Write out each line beneath this one exactly as it reads.
----
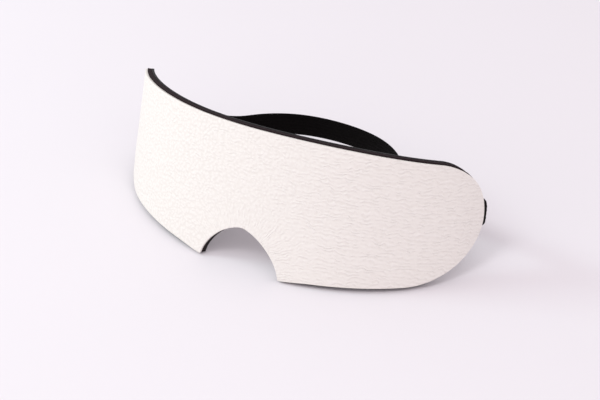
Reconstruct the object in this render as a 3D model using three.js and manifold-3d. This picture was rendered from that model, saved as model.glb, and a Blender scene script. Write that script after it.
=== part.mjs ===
// Leather blindfold: a curved, leaning three-layer panel and an elastic head strap.
// Millimetres, +Z up, +Y from the panel towards the back of the head. The panel stands
// on the bottom edges of its two lobes, and the strap loops behind it.
import * as THREE from "three";
import { mergeVertices } from "three/addons/utils/BufferGeometryUtils.js";
import Module from "manifold-3d";

const wasm = await Module();
wasm.setup();

// Flat pattern of the panel: s runs along its middle, h up it from the notch's feet.
// The hand-cut top edge wavers a little, and its left corner is cut squarer.
const halfLength = 120;
const topEdgeHeight = 71.2;
const topWaver = { height: 0.6, length: 150 };
const tipHeight = 40.5;
const topCornerStart = { left: 104, right: 90 };
const topCornerPower = 1.9;
const bottomCornerStart = 82;
const bottomCornerPower = 1.9;
const bottomLift = { height: 0.8, from: 22.1, to: 96 };
const notchHalfWidth = 22.1;
const notchHeight = 21;
const notchPower = 1.565;

// Bow of the panel round the face, and its lean backwards.
const bow = { linear: 0.842, cubic: 0.254, fifth: 0.149 };
const lean = THREE.MathUtils.degToRad(16.8);

// Layers, as depths behind the leather's outer face.
// The leather is cut a little smaller, so the darker layers show round it.
const leather = { near: 0, far: 1.2, topInset: 1.0, bottomInset: 0.8 };
const padding = { near: 1.5, far: 3.1, topInset: 0, bottomInset: 0 };
const lining = { near: 3.4, far: 4.6, topInset: 0, bottomInset: 0 };
const insetFade = { notch: 16, tipFrom: 94, tipTo: 118 };
const fitGap = 0.3;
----
### EXPECTED ANSWER
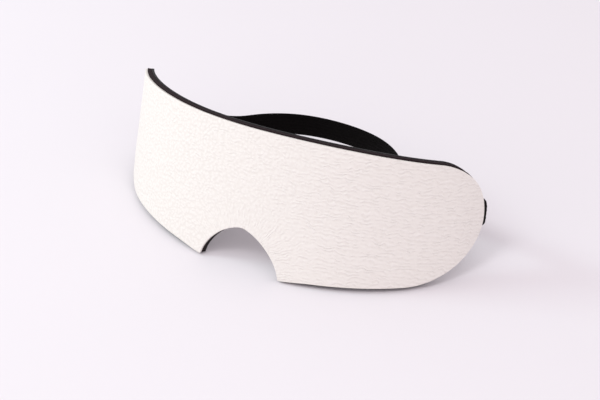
Reconstruct the object in this render as a 3D model using three.js and manifold-3d. This picture was rendered from that model, saved as model.glb, and a Blender scene script. Write that script after it.
=== part.mjs ===
// Leather blindfold: a curved, leaning three-layer panel and an elastic head strap.
// Millimetres, +Z up, +Y from the panel towards the back of the head. The panel stands
// on the bottom edges of its two lobes, and the strap loops behind it.
import * as THREE from "three";
import { mergeVertices } from "three/addons/utils/BufferGeometryUtils.js";
import Module from "manifold-3d";

const wasm = await Module();
wasm.setup();

// Flat pattern of the panel: s runs along its middle, h up it from the notch's feet.
// The hand-cut top edge wavers a little, and its left corner is cut squarer.
const halfLength = 120;
const topEdgeHeight = 71.2;
const topWaver = { height: 0.6, length: 150 };
const tipHeight = 40.5;
const topCornerStart = { left: 104, right: 90 };
const topCornerPower = 1.9;
const bottomCornerStart = 82;
const bottomCornerPower = 1.9;
const bottomLift = { height: 0.8, from: 22.1, to: 96 };
const notchHalfWidth = 22.1;
const notchHeight = 21;
const notchPower = 1.565;

// Bow of the panel round the face, and its lean backwards.
const bow = { linear: 0.842, cubic: 0.254, fifth: 0.149 };
const lean = THREE.MathUtils.degToRad(16.8);

// Layers, as depths behind the leather's outer face.
// The leather is cut a little smaller, so the darker layers show round it.
const leather = { near: 0, far: 1.2, topInset: 1.0, bottomInset: 0.8 };
const padding = { near: 1.5, far: 3.1, topInset: 0, bottomInset: 0 };
const lining = { near: 3.4, far: 4.6, topInset: 0, bottomInset: 0 };
const insetFade = { notch: 16, tipFrom: 94, tipTo: 118 };
const fitGap = 0.3;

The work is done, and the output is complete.